■ DATASET EXTRACT ■
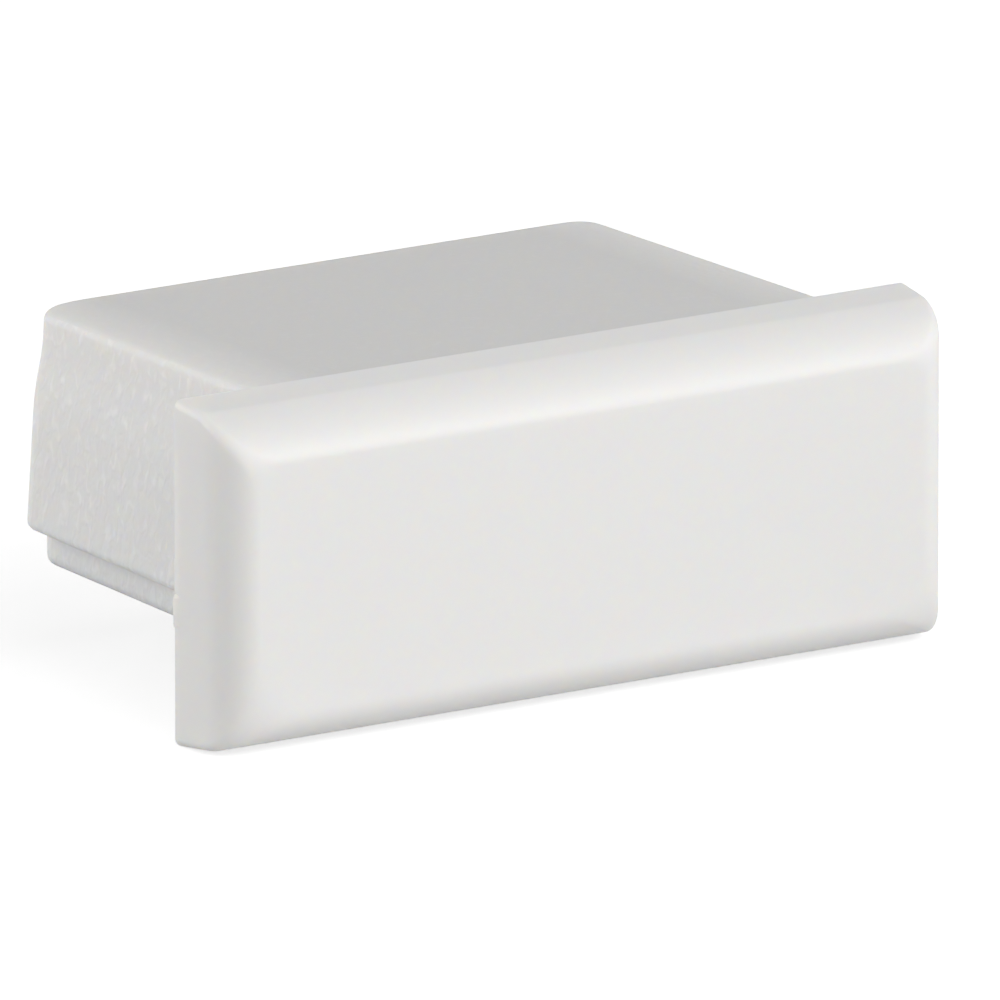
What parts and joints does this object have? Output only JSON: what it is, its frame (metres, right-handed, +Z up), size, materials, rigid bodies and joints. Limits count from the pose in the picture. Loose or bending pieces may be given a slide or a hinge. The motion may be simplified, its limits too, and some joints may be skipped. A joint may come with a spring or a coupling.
{
  "type": "profile end cap",
  "caption": "Moulded end cap for a slim rectangular surface profile: a flat face plate with a stepped plug that pushes into the profile's channel and closes its cut end.",
  "frame": {"origin": "middle of the plate's outline on the seat face, the back of the plate that meets the profile's cut end", "axes": "+X across the profile's width, +Y from the seat face along the plug into the profile, +Z up through the plate's height"},
  "size_m": [0.0175, 0.0104, 0.0072],
  "materials": {
    "white_plastic": "satin, faintly grained on the plug"
  },
  "bodies": {
    "root": {"end_cap": "white_plastic"}
  },
  "joints": []
}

■ THE PROBLEM ■
Repeat the material above exactly.

■ PROBLEM SOLUTION ■
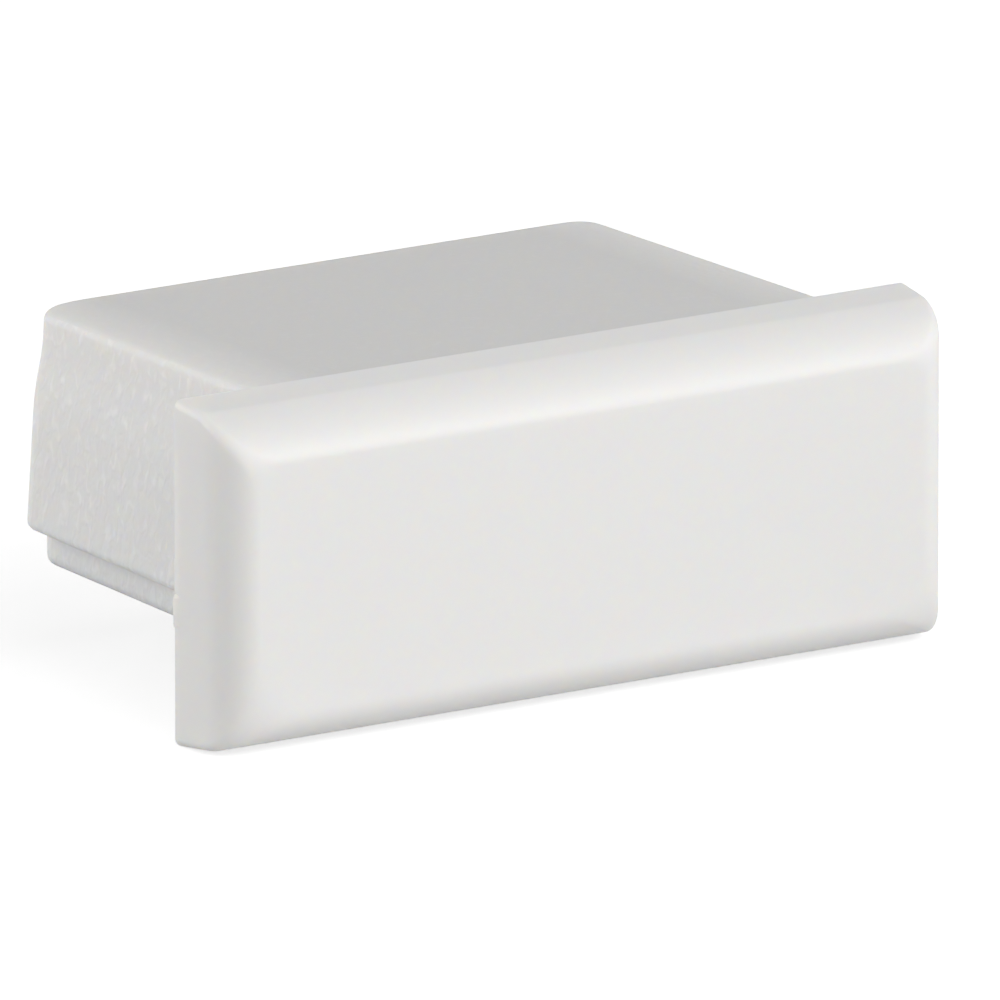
What parts and joints does this object have? Output only JSON: what it is, its frame (metres, right-handed, +Z up), size, materials, rigid bodies and joints. Limits count from the pose in the picture. Loose or bending pieces may be given a slide or a hinge. The motion may be simplified, its limits too, and some joints may be skipped. A joint may come with a spring or a coupling.
{
  "type": "profile end cap",
  "caption": "Moulded end cap for a slim rectangular surface profile: a flat face plate with a stepped plug that pushes into the profile's channel and closes its cut end.",
  "frame": {"origin": "middle of the plate's outline on the seat face, the back of the plate that meets the profile's cut end", "axes": "+X across the profile's width, +Y from the seat face along the plug into the profile, +Z up through the plate's height"},
  "size_m": [0.0175, 0.0104, 0.0072],
  "materials": {
    "white_plastic": "satin, faintly grained on the plug"
  },
  "bodies": {
    "root": {"end_cap": "white_plastic"}
  },
  "joints": []
}